According to the NWS, thunderstorms in the Miami area have caused “life threatening flash flooding.” The two-day rainfall in Miami on Sunday and Monday was the heaviest since 2012. Some parts of Florida received more rain than they did during Hurricane Irma in 2017, which were in the 9 to 15 inch range.
On top of that, in just 90 minutes on Tuesday evening, another 5.5 inches of rain was dropped on southern Florida. Videos posted on social media showed at least an inch of water covering roadways in the Miami area.
“Previously, we were in moderate drought for the area,” Paxton Fell, a meteorologist for the NWS in Miami, told the Washington Post. “All this rainfall definitely helped, but since we’re so saturated, the ground can’t handle much.”
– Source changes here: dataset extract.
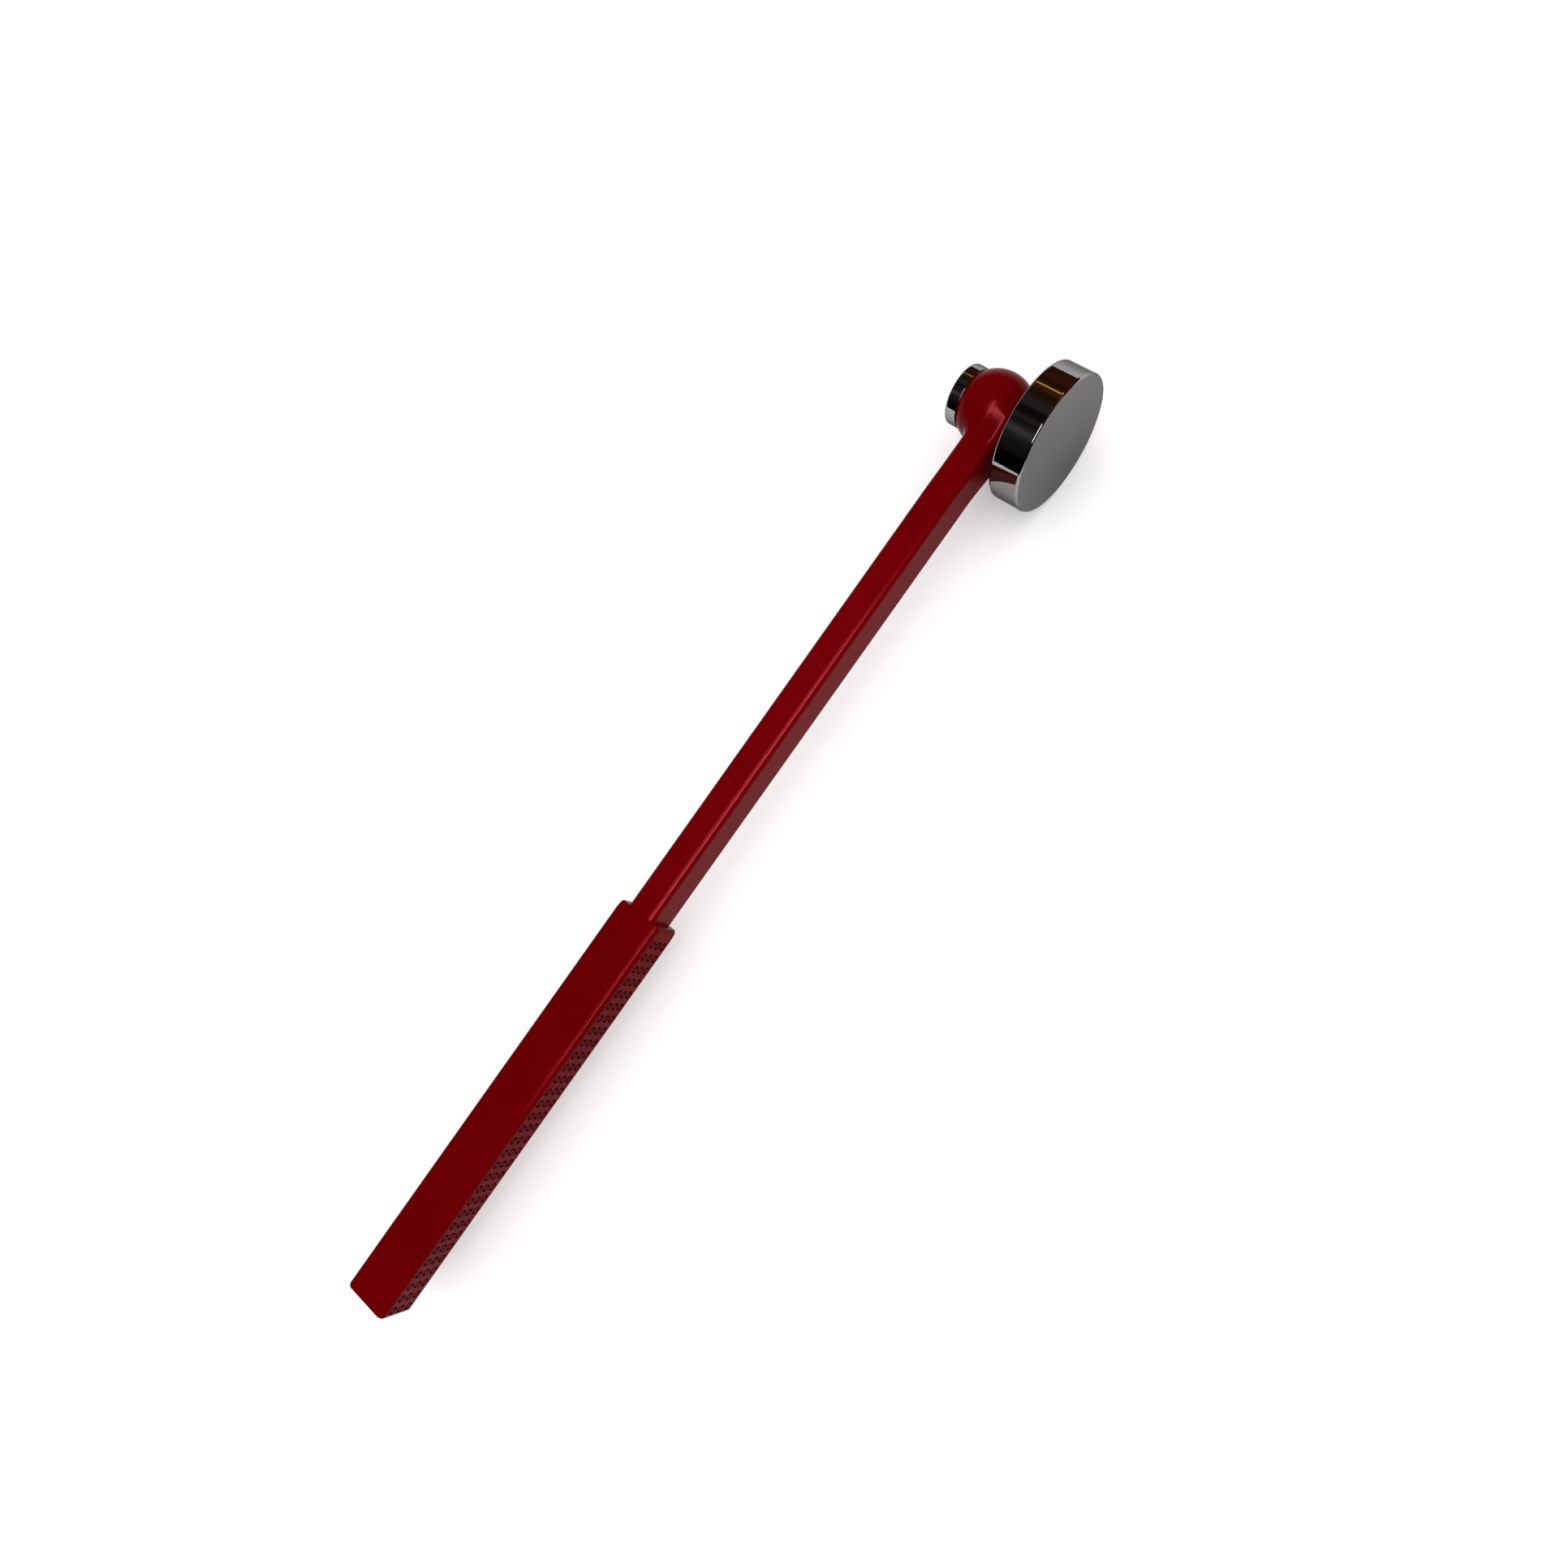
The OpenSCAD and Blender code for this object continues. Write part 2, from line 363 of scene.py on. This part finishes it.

An EF1 tornado also started before 2 a.m. local time on Monday near the Redlands in Miami-Dade County. According to the Federal Emergency Management Agency (FEMA), EF1 tornadoes have wind speeds between 86 and 110 miles per hour and damage from the twisters can include “broken glass in doors and windows, uplift of roof decks and significant loss of roof covering (>20%), collapse of chimneys and garage doors, mobile homes pushed off foundations or overturned and moving automobiles pushed off roads.”
Surrounding areas in Florida, including Fort Lauderdale and the Upper Keys, also received heavy rains over the weekend, and similar downpours are expected in the Carolinas this week.